Your goal: Reproduce exactly the lines from the line with "The three.js and" through the line with "stitch_half: tuple[float, float]", both included, and no other lines.

Information provided:
· · ·

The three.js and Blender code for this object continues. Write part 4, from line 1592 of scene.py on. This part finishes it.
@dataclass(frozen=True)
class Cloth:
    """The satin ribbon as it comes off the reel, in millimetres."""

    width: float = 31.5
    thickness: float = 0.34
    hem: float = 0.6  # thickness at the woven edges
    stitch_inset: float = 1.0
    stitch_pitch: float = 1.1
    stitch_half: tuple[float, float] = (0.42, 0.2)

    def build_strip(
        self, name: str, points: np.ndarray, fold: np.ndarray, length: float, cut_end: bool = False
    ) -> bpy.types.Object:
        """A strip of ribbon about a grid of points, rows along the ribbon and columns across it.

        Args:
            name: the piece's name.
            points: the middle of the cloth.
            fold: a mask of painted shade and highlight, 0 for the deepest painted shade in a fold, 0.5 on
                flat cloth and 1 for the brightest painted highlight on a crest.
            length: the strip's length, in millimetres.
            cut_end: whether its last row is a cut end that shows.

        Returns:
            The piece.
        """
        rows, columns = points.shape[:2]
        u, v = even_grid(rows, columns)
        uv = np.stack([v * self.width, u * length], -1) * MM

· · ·

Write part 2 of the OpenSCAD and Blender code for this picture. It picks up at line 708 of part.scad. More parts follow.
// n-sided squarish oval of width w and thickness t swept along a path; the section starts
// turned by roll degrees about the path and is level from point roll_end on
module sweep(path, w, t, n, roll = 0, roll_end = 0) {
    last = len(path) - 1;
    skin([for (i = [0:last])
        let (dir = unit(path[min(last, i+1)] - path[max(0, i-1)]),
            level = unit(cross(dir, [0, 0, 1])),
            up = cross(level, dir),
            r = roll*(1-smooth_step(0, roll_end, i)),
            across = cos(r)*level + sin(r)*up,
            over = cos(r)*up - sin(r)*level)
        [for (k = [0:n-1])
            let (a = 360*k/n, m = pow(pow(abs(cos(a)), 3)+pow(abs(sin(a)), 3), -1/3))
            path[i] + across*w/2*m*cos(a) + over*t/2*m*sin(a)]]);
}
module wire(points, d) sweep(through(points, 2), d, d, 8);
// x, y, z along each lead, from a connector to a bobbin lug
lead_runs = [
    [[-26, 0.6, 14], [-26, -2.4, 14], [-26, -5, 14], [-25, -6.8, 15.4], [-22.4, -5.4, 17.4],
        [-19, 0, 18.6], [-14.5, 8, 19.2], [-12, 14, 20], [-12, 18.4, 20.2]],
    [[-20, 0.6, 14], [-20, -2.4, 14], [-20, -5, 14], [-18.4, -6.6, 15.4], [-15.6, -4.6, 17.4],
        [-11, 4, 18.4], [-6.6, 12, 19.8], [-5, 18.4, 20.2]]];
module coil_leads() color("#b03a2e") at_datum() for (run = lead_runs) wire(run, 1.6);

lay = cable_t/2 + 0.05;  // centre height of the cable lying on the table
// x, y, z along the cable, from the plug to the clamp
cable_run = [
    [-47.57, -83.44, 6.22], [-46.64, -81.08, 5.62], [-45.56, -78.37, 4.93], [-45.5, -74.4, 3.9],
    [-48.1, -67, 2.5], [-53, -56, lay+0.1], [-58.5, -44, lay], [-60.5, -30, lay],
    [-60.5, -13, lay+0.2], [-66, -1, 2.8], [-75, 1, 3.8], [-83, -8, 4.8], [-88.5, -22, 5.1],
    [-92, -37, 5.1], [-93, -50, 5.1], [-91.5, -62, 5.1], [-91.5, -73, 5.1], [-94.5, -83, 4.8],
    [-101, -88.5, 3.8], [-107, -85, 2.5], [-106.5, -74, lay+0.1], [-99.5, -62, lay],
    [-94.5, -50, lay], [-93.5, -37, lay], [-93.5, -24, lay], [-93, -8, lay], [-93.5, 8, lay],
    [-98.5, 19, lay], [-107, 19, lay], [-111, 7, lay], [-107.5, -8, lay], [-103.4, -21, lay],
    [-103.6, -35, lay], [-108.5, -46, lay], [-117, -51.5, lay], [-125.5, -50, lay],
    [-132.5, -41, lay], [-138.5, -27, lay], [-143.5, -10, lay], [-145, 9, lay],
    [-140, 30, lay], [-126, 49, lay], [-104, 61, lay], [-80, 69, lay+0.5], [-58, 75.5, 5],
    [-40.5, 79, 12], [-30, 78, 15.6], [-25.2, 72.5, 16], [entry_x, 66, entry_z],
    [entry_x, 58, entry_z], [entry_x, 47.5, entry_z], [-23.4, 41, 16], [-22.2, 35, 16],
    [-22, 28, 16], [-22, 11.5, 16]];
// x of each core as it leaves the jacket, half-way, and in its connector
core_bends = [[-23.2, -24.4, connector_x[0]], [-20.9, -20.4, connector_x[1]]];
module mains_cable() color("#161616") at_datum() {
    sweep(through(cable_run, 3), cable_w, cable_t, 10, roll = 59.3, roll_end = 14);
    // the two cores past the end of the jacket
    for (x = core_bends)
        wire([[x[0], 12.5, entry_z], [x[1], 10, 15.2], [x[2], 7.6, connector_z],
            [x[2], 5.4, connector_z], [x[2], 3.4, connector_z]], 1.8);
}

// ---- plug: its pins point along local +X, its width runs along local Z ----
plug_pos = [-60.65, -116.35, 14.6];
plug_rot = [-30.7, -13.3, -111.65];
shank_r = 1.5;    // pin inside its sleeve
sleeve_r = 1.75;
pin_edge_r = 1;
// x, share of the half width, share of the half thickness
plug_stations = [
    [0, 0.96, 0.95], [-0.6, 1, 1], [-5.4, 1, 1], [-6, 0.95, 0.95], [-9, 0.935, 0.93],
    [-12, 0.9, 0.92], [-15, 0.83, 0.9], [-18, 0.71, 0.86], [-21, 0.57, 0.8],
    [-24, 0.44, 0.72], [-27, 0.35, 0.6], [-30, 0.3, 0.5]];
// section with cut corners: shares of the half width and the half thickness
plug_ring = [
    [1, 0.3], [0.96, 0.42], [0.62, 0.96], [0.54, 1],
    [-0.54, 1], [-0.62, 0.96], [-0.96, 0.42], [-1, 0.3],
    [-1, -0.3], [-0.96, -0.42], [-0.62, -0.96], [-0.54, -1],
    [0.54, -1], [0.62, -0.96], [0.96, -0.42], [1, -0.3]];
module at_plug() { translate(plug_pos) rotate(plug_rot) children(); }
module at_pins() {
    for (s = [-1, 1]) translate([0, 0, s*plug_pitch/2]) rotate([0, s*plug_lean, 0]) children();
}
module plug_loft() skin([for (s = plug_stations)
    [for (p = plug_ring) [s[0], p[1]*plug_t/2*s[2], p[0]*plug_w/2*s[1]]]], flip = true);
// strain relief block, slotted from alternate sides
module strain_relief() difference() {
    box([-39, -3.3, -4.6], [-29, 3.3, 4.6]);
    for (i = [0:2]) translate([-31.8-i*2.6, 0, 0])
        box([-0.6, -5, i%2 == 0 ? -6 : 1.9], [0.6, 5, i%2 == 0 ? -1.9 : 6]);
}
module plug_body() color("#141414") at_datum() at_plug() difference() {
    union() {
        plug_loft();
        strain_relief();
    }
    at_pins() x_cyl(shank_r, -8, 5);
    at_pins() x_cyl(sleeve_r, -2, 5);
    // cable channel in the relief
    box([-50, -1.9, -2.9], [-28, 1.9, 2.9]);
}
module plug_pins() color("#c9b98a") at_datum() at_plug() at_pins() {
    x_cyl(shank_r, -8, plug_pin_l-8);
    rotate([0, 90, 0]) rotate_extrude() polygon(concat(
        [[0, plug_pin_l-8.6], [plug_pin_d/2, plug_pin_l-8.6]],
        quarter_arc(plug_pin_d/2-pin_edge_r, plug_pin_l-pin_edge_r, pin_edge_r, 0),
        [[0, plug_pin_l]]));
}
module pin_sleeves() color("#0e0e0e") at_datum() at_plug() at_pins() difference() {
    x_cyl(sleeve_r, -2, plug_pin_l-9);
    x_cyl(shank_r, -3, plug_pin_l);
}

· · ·

Exercise result:
The three.js and Blender code for this object continues. Write part 4, from line 1592 of scene.py on. This part finishes it.
@dataclass(frozen=True)
class Cloth:
    """The satin ribbon as it comes off the reel, in millimetres."""

    width: float = 31.5
    thickness: float = 0.34
    hem: float = 0.6  # thickness at the woven edges
    stitch_inset: float = 1.0
    stitch_pitch: float = 1.1
    stitch_half: tuple[float, float] = (0.42, 0.2)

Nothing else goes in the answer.